C'est le cas de l'eau, mais pas des boissons alcoolisés comme la bière car il y a des effets de seuil. Ainsi la consommation de bière est optimale entre 23 et 27°. Au-delà, il y a un ralentissement de la consommation et l'eau repasse devant. Il y a ensuite tous les produits de bien-être physique tels que les climatiseurs. Le problème est que seules les entreprises ayant encore des stocks garnis peuvent en profiter car dans le cas contraire, elles ne peuvent se réapprovisionner, les cycles de production étant très long sur ce type de produit. Il y a évidemment les crèmes glacées dont les ventes peuvent très bien progresser de 50% voire 200%, sur une semaine.

Concernant l'alimentation, l'impact peut être relativement neutre pour les distributeurs qui font preuve de souplesse, car les consommateurs délaissent certains produits (comme le chocolat) mais se reportent par exemple sur les salades. Ce dernier phénomène reste au final assez anecdotique. Enfin concernant les soldes, il est probable que les centres commerciaux situés dans un environnement climatisés aient des meilleurs résultats que les boutiques localisées dans les artères de centre villes où la chaleur peut être intenable.

> Comment doivent réagir les entreprises face à de tels phénomènes?

En l'espace de 20 ans, on a plus que doublé la variabilité climatique. Pendant longtemps on a eu des écarts de températures modérés. Mais aujourd'hui les événements climatiques extrêmes sont de plus en plus fréquents.
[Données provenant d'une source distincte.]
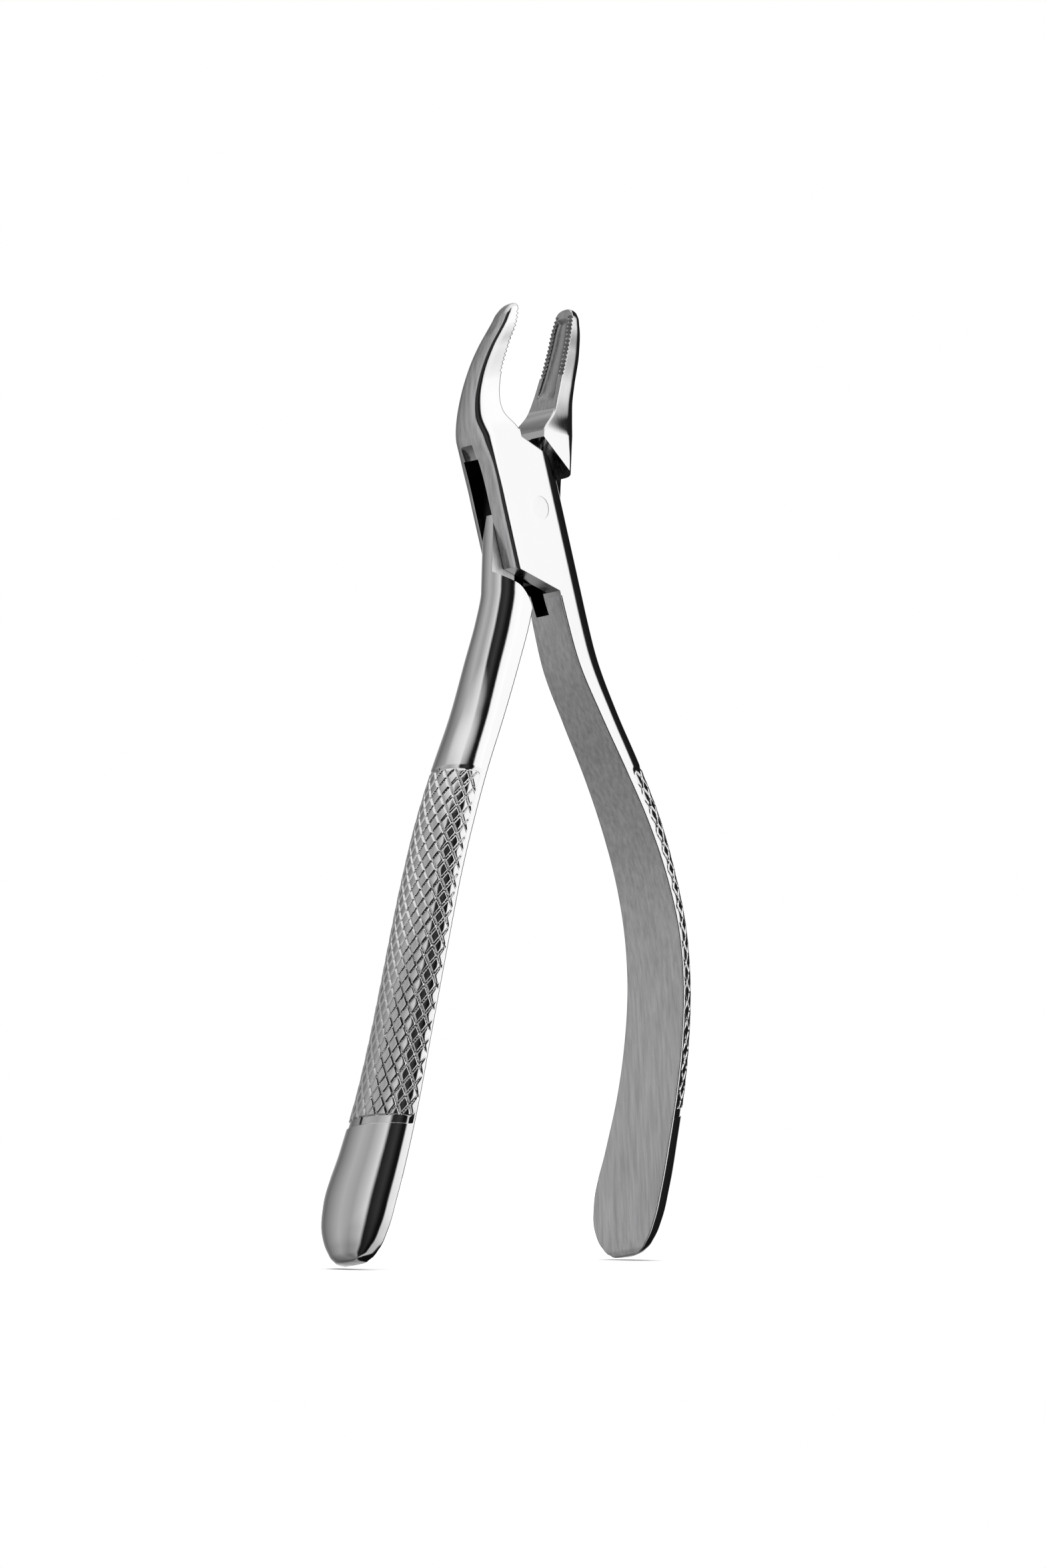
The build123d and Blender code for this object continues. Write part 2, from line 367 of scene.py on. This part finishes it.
def knurl_depth(height, outline):
    """How far the crossing grooves and the plain bands at their ends cut in at each point."""
    d = np.hypot(*(np.roll(outline, -1, axis=0) - outline).T)
    run = np.concatenate([[0], np.cumsum(d)[:-1]])
    start = 2 * ROUND_STEPS + SIDE_STEPS + FACE_STEPS
    middle = run[start + SIDE_STEPS // 2]
    around = run - middle
    half_arc = middle - run[start - ROUND_STEPS]
    on_arc = 1 - ease(np.abs(around), half_arc - 0.9, half_arc + 0.3)
    band = ease(height, KNURL_BOTTOM - 0.25, KNURL_BOTTOM + 0.25)
    band *= 1 - ease(height, KNURL_TOP - 0.2, KNURL_TOP + 0.2)
    per_mm = math.hypot(1 / KNURL_PITCH_ALONG, 1 / KNURL_PITCH_AROUND)
    cut = np.zeros(len(outline))
    for turn in (1, -1):
        phase = height / KNURL_PITCH_ALONG + turn * around / KNURL_PITCH_AROUND
        away = np.abs(phase - np.round(phase)) / per_mm
        groove = np.clip(1 - away / GROOVE_HALF, 0, 1)
        dome = LAND_CROWN * np.clip(1 - away / LAND_HALF, 0, 1) ** 2
        cut = np.maximum(cut, GROOVE_DEPTH * groove + dome)
    relief = (1 - ease(height, KNURL_BOTTOM - 0.05, KNURL_BOTTOM + 0.15)) * ease(
        height, KNURL_BOTTOM - RELIEF_WIDTH, KNURL_BOTTOM - RELIEF_WIDTH + 0.12
    )
    top_relief = ease(height, KNURL_TOP - 0.1, KNURL_TOP + 0.1) * (
        1 - ease(height, KNURL_TOP + TOP_RELIEF_FALL, KNURL_TOP + TOP_RELIEF_END)
    )
    return on_arc * (cut * band + RELIEF_DEPTH * relief + TOP_RELIEF_DEPTH * top_relief)


def block_ring(height, slimness):
    """Ring of the closed box joint, with the handle's side on +X."""
    inner, _, _, thickness, strip, _ = smooth_rows(BEAK, np.array([max(height, BLOCK_BLEND)]))[0]
    up = float(ease(height, BLOCK_BLEND, BLOCK_HIGH))
    across, deep = BLOCK_CORNER
    top_across = (thickness - strip) * slimness
    left_round = (
        across + (top_across - across) * up,
        deep + BLOCK_CORNER_RISE * up,
        ROUND + (BEAK_SQUARENESS - ROUND) * up,
    )
    side = inner + thickness * slimness
    outline = section(
        -side, HANDLE_SIDE, BOX_THICKNESS, left_round, (HANDLE_CORNER, BOX_THICKNESS / 2, ROUND)
    )
    return np.column_stack([outline[:, 0], np.full(len(outline), height), outline[:, 1]])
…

Face à ces événements, les entreprises ne peuvent plus se permettre de réagir en situation de crise, mais doivent être proactives et passer d’une situation de gestion de crise à une stratégie d’adaptation.

Une solution est de se couvrir avec des assurances indicielles météorologiques qui indemnisent les pertes de chiffre d’affaires ou les augmentations de coûts dû à des événements climatiques. Par exemple, un glacier peut souscrire une assurance contre l’impact du mauvais temps qui dédommagera ses pertes si le nombre de mauvais jours en été est supérieur à ce qu’il est habituellement.